The church covered her living costs and some groceries. Church leaders also received a $40,000 bill from the city for police presence during the protests, thought it was later withdrawn.
Every three months, the 80 or so congregants voted to continue helping her. After Sanchez de Saldivar left the church in 2010, an interfaith coalition met with her monthly and accompanied her to meetings with ICE.
A native of Michoacan, Mexico, Sanchez de Saldivar was detained in 1998 while attempting to cross the border, but secretly entered the country a few weeks later. She met her future husband, Gerardo Saldivar, on the first day of her job at a corn-packing facility near Oxnard.
Soon after their wedding the next year, the couple began the process of applying for her to become a permanent resident like her husband. A “notario” they had hired told them her earlier border detention would not be a problem. In Latin America, “notarios publicos” are qualified lawyers. In the U.S., people posing as notarios lack licenses and training and prey on immigrants.
Her husband became a citizen in fall 2002 and about a year later she was granted a one-year work permit.
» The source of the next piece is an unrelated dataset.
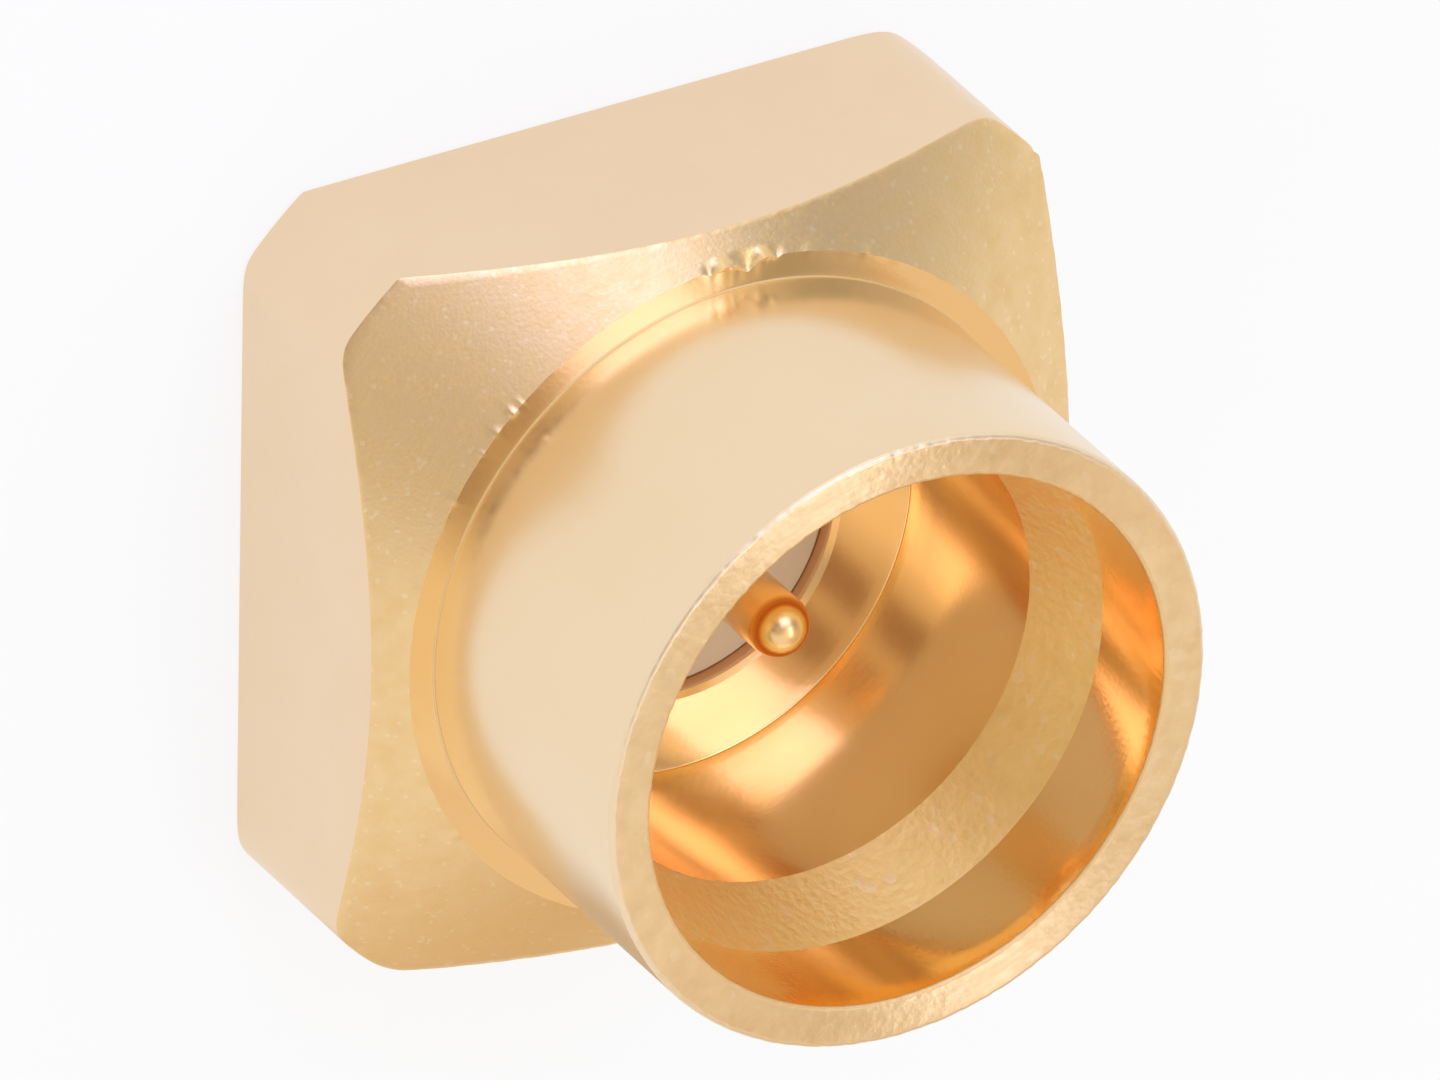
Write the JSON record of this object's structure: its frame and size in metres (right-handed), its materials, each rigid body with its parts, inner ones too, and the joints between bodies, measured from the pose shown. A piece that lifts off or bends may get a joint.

Then in 2005, the couple encountered a roadblock to Liliana's residency petition: The border detention that the agent had assured her would not be a problem had made her ineligible for permanent residency.
After taking shelter at the Simi Valley church in 2007, Sanchez de Saldivar stayed busy caring for her infant son Pablo.
She left just five times, all for doctor’s appointments after she got pregnant during her last year there. She missed her oldest son’s first Communion, her uncle’s funeral and countless events recognizing her children’s achievements in school. She’ll never forget the look on her daughter Susy’s face when she asked, “Mommy, why are they shouting, ‘Deport Liliana?’”
Immigration officials finally agreed to halt her deportation in 2010 and she moved out of the church, back to her family. Five years later, Sanchez de Saldivar got a green card.
The amount of time she spent in the church sanctuary — three years — was unusually long. But immigrant advocates say some people are now preparing to remain in sanctuary even longer. Maybe until Trump leaves office.